Malaysia, in his assessment, sits squarely on the right side of those dynamics.
The Price Band and Its Boundaries
On the ringgit’s near-term trajectory, Shan identifies three zones within the 3.90–4.11 consolidation band.
The 3.90–4.00 range reflects GMRI stabilisation, accelerating capital inflows and a softer US dollar environment.
The 4.00–4.11 range represents his base case under stable macro conditions.
A break above 4.15 would signal GMRI escalation — triggered by an energy shock, acute geopolitical stress or a broad global risk-off event.
The band reflects a disciplined balance between external dollar dynamics and strengthening domestic fundamentals — one Shan sees as durable precisely because it is rooted in structural factors rather than sentiment or positioning.
From EM Currency to Regional Macro Asset
Shan’s overarching conclusion is that the ringgit has undergone a structural upgrade that markets are only beginning to internalise.
It has transitioned, in his framing, from a commodity-linked emerging market currency to a credibility-driven macro asset that functions as a regional stress hedge.

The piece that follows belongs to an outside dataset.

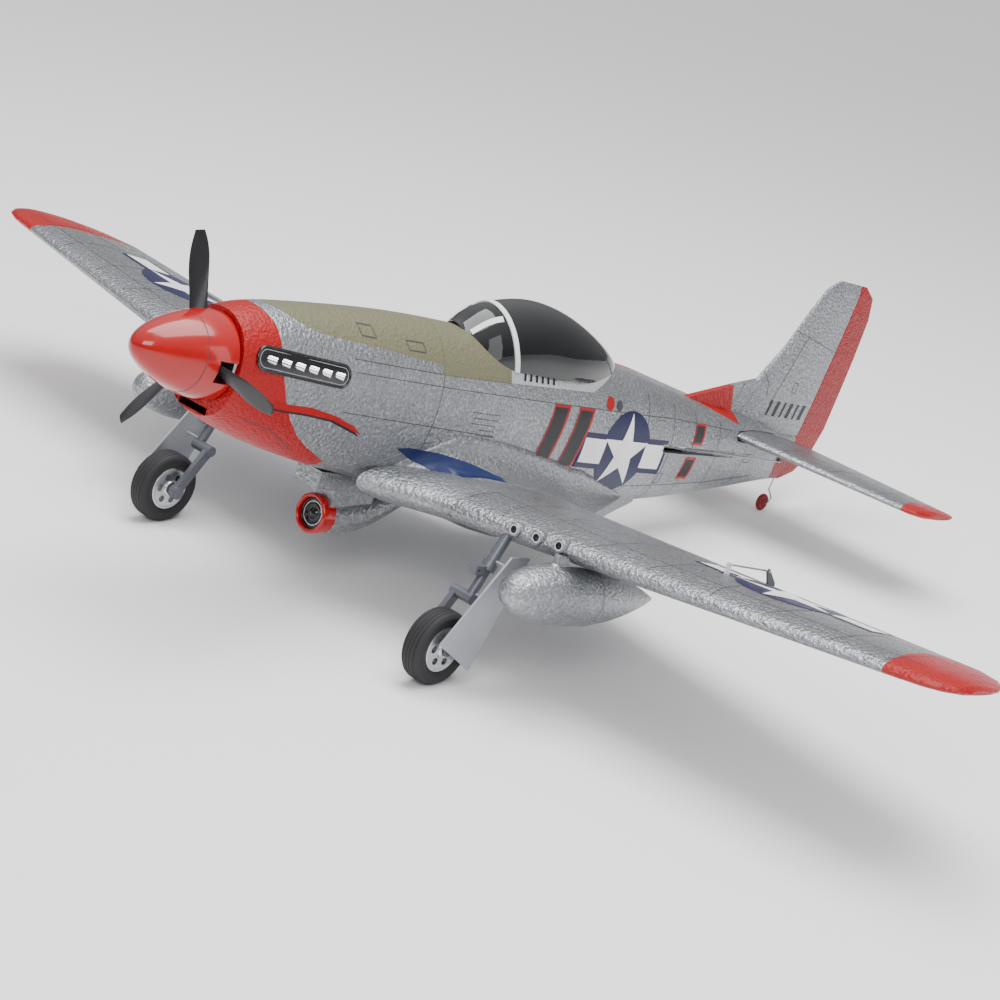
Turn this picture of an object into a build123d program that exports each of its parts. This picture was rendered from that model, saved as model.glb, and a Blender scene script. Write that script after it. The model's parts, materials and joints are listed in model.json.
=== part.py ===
from build123d import *
import os
from math import asin, atan2, cos, degrees, hypot, radians, sin, sqrt, tan

# A 1.2 m foam radio-controlled warbird with fixed tail-dragger gear.
# It is drawn flying level: -Y forward, +X to the port wing, +Z up, the spinner's tip at the origin
# and the thrust line along Y. to_ground() then stands it on its three wheels for writing.
# All sizes are in millimetres.

# ---- driving dimensions ------------------------------------------------------------------------
SPAN = 1200.0
HALF_SPAN = SPAN / 2

SPINNER_R = 37.5
SPINNER_END_Y = 82.0
COWL_Y = 84.0
PROP_Y = 70.0
PROP_R = 100.0
BLADE_COUNT = 3
FIRST_BLADE_DEG = 7.0
SHAFT_R = 2.5
BELL_R = 17.5
FIREWALL_Y = 130.0

FOAM_WALL = 7.0
TAIL_END_Y = 972.0
# fuselage stations: distance aft, half width, top height, bottom height
STATIONS = [
    (COWL_Y, 39.5, 41.0, -48.5),
    (110, 42.0, 48.5, -58.5),
    (150, 44.5, 53.5, -68.0),
    (215, 47.0, 58.5, -79.0),
    (300, 48.5, 62.0, -88.0),
    (380, 48.5, 61.0, -91.0),
    (470, 48.0, 56.5, -91.0),
    (560, 45.5, 52.5, -90.0),
    (640, 41.5, 47.0, -87.0),
    (720, 35.0, 35.5, -79.5),
    (800, 26.5, 27.0, -68.5),
    (880, 17.0, 22.0, -55.5),
    (TAIL_END_Y, 6.3, 17.5, -42.0),
]
UPPER_SQUARENESS = 2.2
LOWER_SQUARENESS = 2.5

ROOT_X = 50.0
WING_ROOT_LE_Y = 292.4
WING_LE_SWEEP = 0.0632
WING_ROOT_TE_Y = 553.8
WING_TE_SWEEP = 0.168
WING_ROOT_Z = -81.0
DIHEDRAL = 0.1044
ROOT_THICKNESS = 0.145
TIP_THICKNESS = 0.105
CAMBER = 0.015
TE_THICKNESS = 1.6
SPAR_R = 4.0
SPAR_FRACTION = 0.32

AILERON_INNER_X = 328.0
AILERON_OUTER_X = 532.0
AILERON_HINGE = 0.78
CUT_GAP = 0.6

STAB_Z = 3.0
STAB_HALF_SPAN = 237.0
STAB_ROOT_LE_Y = 836.0
STAB_LE_SWEEP = 0.111
STAB_ROOT_TE_Y = 967.0
STAB_TE_SWEEP = 0.068
STAB_THICKNESS = 0.105
ELEVATOR_HINGE_Y = 926.0
ELEVATOR_INNER_X = 13.5

RUDDER_HINGE_FOOT = (967.0, -44.0)
RUDDER_HINGE_HEAD = (1000.0, 186.0)

HATCH_GAP = 0.3

WHEEL_X = 181.0
WHEEL_Y = 260.5
WHEEL_Z = -173.0
WHEEL_R = 33.0
WHEEL_WIDTH = 22.0
AXLE_R = 2.5
TAIL_WHEEL_Y = 961.0
TAIL_WHEEL_Z = -71.0
TAIL_WHEEL_R = 9.5
RUNNING_GAP = 0.06

PIN_R = 0.8
WIRE_R = 0.8
LUG_THICK = 2.0
LUG_R = 2.0
LUG_BURIED = 8.0
NOSE_RATIO = 1.12
REGION_DEPTH = 120.0
HORN_FRONT = 2.0
HORN_BACK = 12.0

SERVO_LENGTH = 22.5
SERVO_WIDTH = 12.0
SERVO_HEIGHT = 22.0
SHAFT_DROP = 4.0
AILERON_ARM = 17.0
ARM_SWEEP = 13.0
ELEVATOR_ARM = 20.0
RUDDER_ARM = 18.0

TANK_X = 240.0
TANK_NOSE_Y = 246.0
TANK_TAIL_Y = 451.0
TANK_R = 26.5
TANK_Z = -99.0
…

It is, as he puts it, “no longer reacting to volatility — it is absorbing and pricing regional risk.”
For Malaysia, the implications extend beyond currency markets. A ringgit that attracts capital as a safe harbour within ASEAN strengthens the country’s positioning as a preferred destination for long-term investment — in manufacturing, infrastructure and the digital economy — at a moment when global supply chains are being redrawn.
“Facts remain in vogue. Markets reward foresight — not consensus.”
— Shan, Juwai IQI
In Shan’s framework, the data has already delivered its verdict on the ringgit. The remaining question is not whether the structural re-rating is justified — but how long it takes the rest of the market to recognise it.
Today (April 22), the ringgit opened almost flat against the US dollar, trading around 3.9495/9570, as market caution prevailed due to the extension of the US-Iran ceasefire. The local note is expected to maintain a narrow range between 3.94 and 3.96 today.